Label and printer-encoder maker Paxar has released the results of a durability test of its RFID labels with Gen 2 tags. This summer, the vendor shipped its RFID labels on cartons across the country and back. In a white paper describing the test, Shipping Test Examines RFID Label Durability, Paxar explains that the tags were all readable at the end of the testing, even when the cartons on which they were placed were damaged.
“We have a lot of customers talking to us about readability—typically, consumer goods manufacturers or distributors that are trying to meet retail or DOD compliance,” says Lori Porter, Paxar’s product-line manager for RFID. “They know the labels are good when they leave their facility, but they want assurances that these same labels will still be good when they reach their ultimate destination.”
The company tested its Monarch thermal-transfer 1- by 4-inch paper labels, containing Alien Technology Squiggle inlays with Impinj Monza Gen 2 UHF chips. It used standard adhesive to apply RFID labels to 25 9.5- by 9.5- by 6.5-inch corrugated cardboard cases containing label and tag supplies, which were then stacked on pallets and stretch-wrapped. The pallets traveled by ground transportation from Paxar’s facility in Dayton, Ohio, to Emco Label Co. in Sun Valley, Cal., with multiple stops along the way.
Once the shipment arrived in California, Emco employees removed the boxes from the pallets and shipped them back, once again by ground transportation, independent of the pallets. “We were trying to look at real-world applications,” Porter says.
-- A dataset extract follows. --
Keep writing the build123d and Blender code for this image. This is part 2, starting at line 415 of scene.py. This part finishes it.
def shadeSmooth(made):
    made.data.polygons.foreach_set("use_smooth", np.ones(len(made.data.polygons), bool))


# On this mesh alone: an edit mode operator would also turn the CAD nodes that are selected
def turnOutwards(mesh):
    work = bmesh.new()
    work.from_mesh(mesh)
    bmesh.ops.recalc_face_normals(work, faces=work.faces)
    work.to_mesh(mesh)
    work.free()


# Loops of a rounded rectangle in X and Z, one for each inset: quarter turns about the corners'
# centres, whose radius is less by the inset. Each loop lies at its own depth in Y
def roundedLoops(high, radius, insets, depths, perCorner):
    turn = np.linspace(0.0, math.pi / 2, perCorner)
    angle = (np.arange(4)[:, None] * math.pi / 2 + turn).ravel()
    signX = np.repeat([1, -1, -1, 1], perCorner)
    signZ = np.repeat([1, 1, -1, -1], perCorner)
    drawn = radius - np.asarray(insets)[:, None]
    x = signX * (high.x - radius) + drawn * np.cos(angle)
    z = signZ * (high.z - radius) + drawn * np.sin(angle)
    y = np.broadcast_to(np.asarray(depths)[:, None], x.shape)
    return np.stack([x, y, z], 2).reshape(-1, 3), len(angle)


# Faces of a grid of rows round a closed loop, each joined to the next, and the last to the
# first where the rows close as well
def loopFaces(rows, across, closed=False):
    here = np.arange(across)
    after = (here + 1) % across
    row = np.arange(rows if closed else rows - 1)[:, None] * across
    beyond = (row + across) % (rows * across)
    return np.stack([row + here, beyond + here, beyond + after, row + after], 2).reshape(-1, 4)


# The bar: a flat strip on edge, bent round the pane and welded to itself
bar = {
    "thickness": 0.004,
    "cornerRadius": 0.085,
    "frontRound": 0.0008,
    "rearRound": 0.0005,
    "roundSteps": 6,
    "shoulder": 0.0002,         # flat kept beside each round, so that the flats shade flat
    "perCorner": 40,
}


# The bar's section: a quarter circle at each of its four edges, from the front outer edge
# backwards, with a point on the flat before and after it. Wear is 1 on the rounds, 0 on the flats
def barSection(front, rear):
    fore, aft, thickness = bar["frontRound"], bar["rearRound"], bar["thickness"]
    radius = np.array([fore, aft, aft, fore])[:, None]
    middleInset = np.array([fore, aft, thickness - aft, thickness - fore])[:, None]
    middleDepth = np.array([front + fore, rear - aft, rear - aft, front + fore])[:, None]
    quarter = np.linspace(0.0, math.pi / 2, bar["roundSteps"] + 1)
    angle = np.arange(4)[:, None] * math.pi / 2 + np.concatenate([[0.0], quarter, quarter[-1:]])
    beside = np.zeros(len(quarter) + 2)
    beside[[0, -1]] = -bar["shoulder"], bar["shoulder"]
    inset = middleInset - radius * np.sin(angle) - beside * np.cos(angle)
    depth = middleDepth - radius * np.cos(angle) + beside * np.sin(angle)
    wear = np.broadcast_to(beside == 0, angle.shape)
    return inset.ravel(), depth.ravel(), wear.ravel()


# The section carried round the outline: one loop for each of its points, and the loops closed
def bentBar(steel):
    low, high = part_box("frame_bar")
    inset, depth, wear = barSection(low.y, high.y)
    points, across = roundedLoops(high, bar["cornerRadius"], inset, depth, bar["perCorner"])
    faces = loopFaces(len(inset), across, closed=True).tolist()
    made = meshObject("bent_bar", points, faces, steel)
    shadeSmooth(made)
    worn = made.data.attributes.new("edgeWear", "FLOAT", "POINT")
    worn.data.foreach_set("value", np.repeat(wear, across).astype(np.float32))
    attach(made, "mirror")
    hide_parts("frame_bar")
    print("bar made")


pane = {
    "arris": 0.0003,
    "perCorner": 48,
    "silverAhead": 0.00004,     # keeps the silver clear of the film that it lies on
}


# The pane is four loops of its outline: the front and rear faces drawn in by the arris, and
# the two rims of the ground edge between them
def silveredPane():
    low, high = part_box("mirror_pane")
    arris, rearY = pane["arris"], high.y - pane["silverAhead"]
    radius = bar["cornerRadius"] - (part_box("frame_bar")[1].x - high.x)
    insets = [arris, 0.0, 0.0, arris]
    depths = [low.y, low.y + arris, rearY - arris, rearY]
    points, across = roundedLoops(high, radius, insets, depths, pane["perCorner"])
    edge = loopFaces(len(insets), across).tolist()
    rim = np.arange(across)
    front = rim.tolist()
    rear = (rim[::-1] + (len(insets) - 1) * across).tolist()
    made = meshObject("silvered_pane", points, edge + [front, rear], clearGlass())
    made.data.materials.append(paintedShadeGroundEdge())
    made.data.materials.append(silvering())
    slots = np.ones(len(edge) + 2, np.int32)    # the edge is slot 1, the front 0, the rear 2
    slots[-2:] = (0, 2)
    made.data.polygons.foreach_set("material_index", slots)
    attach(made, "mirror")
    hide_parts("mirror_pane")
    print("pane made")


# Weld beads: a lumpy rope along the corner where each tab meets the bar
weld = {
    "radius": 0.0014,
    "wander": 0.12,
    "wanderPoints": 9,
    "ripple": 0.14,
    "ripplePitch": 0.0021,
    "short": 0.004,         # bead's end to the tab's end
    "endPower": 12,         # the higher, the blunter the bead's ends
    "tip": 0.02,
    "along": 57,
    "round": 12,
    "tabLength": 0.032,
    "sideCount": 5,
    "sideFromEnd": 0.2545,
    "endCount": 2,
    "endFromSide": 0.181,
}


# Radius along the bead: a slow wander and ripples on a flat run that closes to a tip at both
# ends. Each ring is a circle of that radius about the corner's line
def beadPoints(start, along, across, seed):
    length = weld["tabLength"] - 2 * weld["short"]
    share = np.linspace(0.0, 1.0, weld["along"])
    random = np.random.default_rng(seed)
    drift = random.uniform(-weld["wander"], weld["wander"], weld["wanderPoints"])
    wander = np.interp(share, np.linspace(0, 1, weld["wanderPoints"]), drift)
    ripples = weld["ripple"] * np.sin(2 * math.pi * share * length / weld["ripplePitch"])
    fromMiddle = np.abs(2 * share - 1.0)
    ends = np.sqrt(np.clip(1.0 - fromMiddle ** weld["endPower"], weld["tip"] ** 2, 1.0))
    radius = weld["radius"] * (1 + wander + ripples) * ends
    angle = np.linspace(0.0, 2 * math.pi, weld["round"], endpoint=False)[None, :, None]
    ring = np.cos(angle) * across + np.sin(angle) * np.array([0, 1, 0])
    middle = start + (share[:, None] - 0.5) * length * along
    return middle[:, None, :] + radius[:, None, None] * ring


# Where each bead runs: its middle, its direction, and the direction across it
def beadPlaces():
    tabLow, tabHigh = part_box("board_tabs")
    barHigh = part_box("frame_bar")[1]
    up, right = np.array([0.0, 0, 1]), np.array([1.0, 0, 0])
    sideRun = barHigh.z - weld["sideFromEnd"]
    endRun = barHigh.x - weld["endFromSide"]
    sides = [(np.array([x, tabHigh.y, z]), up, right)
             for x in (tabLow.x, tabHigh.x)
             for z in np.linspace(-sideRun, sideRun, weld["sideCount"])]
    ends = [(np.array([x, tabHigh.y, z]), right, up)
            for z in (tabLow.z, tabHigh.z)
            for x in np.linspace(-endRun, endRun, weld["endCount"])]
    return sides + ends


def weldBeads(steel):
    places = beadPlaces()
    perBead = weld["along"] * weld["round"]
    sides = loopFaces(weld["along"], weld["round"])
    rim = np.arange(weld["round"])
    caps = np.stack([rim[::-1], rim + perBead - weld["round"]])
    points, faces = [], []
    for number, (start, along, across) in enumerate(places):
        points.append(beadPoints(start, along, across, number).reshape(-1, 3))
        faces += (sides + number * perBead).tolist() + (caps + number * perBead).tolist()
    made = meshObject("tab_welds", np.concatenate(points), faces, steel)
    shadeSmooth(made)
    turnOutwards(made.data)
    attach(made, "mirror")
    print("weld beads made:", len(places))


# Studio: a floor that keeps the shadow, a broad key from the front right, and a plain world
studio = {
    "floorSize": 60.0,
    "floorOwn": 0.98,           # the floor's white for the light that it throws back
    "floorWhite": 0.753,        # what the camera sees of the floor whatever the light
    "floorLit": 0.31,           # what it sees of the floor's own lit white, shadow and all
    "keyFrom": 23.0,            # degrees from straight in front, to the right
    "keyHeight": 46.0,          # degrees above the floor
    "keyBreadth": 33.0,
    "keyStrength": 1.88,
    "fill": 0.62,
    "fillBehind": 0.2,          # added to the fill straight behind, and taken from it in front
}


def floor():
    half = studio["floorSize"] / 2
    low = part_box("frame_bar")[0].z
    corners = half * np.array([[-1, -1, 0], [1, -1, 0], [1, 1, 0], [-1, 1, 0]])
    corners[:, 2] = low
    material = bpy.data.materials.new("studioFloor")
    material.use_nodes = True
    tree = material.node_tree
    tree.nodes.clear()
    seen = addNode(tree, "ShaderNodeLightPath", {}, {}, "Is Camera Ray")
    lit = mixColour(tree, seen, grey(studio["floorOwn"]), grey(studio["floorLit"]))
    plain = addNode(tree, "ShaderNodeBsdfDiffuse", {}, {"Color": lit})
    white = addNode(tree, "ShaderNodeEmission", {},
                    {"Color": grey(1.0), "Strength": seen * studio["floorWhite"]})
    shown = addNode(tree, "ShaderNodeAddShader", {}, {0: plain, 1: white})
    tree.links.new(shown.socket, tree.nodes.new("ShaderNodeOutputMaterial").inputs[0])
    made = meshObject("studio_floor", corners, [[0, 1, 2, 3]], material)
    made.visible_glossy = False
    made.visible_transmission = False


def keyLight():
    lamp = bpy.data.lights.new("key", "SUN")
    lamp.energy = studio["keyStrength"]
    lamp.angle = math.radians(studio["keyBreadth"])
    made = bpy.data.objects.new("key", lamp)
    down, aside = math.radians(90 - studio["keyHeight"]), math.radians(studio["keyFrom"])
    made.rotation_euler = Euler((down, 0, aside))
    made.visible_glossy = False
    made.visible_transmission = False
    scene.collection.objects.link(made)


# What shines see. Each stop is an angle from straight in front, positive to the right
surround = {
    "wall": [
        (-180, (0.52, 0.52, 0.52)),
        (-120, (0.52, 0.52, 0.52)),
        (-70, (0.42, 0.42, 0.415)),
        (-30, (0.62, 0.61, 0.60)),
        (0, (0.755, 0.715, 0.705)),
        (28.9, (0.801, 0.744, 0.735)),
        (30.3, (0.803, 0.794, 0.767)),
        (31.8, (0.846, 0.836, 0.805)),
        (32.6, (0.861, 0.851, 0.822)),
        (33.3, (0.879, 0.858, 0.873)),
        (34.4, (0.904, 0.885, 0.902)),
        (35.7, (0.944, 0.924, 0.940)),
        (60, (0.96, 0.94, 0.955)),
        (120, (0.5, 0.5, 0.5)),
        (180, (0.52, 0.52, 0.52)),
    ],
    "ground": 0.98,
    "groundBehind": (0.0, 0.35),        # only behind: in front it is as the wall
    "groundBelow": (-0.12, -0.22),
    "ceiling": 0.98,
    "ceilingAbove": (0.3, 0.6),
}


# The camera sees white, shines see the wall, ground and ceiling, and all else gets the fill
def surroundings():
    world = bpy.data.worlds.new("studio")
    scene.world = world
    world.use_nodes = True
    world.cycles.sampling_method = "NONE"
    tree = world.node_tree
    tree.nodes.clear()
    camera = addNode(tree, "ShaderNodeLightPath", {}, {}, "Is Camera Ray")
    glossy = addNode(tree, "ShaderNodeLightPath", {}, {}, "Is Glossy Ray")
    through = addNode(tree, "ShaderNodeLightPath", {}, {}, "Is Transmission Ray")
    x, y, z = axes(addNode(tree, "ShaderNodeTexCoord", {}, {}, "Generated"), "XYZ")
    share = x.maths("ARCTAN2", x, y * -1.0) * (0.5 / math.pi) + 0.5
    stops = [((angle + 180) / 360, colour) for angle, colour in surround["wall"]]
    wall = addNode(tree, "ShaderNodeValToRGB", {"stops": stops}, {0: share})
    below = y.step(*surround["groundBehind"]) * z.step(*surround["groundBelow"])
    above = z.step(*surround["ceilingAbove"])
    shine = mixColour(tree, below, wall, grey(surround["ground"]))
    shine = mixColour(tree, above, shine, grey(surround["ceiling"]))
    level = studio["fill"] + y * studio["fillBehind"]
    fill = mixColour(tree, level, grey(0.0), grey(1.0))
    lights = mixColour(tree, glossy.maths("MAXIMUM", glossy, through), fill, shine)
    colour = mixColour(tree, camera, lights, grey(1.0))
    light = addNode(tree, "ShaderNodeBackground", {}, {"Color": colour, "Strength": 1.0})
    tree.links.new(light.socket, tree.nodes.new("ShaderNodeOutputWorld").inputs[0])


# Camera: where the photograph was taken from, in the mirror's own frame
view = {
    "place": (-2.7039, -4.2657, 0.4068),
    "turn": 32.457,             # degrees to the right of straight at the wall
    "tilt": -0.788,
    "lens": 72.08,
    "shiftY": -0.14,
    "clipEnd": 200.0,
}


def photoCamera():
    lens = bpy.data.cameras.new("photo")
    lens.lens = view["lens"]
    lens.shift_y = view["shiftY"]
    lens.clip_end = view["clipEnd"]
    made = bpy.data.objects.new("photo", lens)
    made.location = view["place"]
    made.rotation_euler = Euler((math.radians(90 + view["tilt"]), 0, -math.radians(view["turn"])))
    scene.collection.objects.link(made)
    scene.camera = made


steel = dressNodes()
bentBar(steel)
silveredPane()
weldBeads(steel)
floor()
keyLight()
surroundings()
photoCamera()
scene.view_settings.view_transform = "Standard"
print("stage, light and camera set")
The test results showed that the labels remained 100 percent readable, at a decrease in strength from 0 to 0.7 decibels per label. A 0.7-decibel change would result in, at most, a 20-centimeter drop in read range. Furthermore, all labels could be read at almost 4.5 meters after shipment—the goal had been for readability at 4 meters.
Paxar performed similar testing of Gen 1 tags several years ago, securing similar results for durability. Recently, customers have begun asking about the reliability of Gen 2 tag reads after shipping. “We couldn’t find any data,” Porter says, which led to the more recent Gen 2 shipping-durability test. Paxar also included a temperature recorder in one box, which revealed that the packages traveled through temperatures fluctuating from 65 to 95 degrees.
This is one of a series of tests Paxar plans to conduct with its labels. Since completing the shipping-durability test, the company has also tested the effect of washing on RFID labels attached to totes typically used by such companies as food manufacturers and distributors to store and carry products. That test was completed in October 2006. According to Porter, Paxar tested five different tote materials, including polyester and polypropylene, using RFID labels with paper or synthetic face sheets. Paxar put the totes through 20 wash cycles in a commercial dishwasher, which it says most closely simulates the kind of washing to which these totes would be exposed.
The labels all came through with 100 percent readability, Porter says, though the paper face sheets did not survive the washing. A separate white paper on this study will be released in December.
Paxar has not decided if it will proceed with an international durability test of how well labels survive shipment overseas. “We are considering whether it would be worthwhile or not,” Porter says. “We are waiting to see what kind of feedback we get from this first white paper on shipment tests. If we see that people are really hungry for this type of data, then we will consider moving forward with an international shipment test.”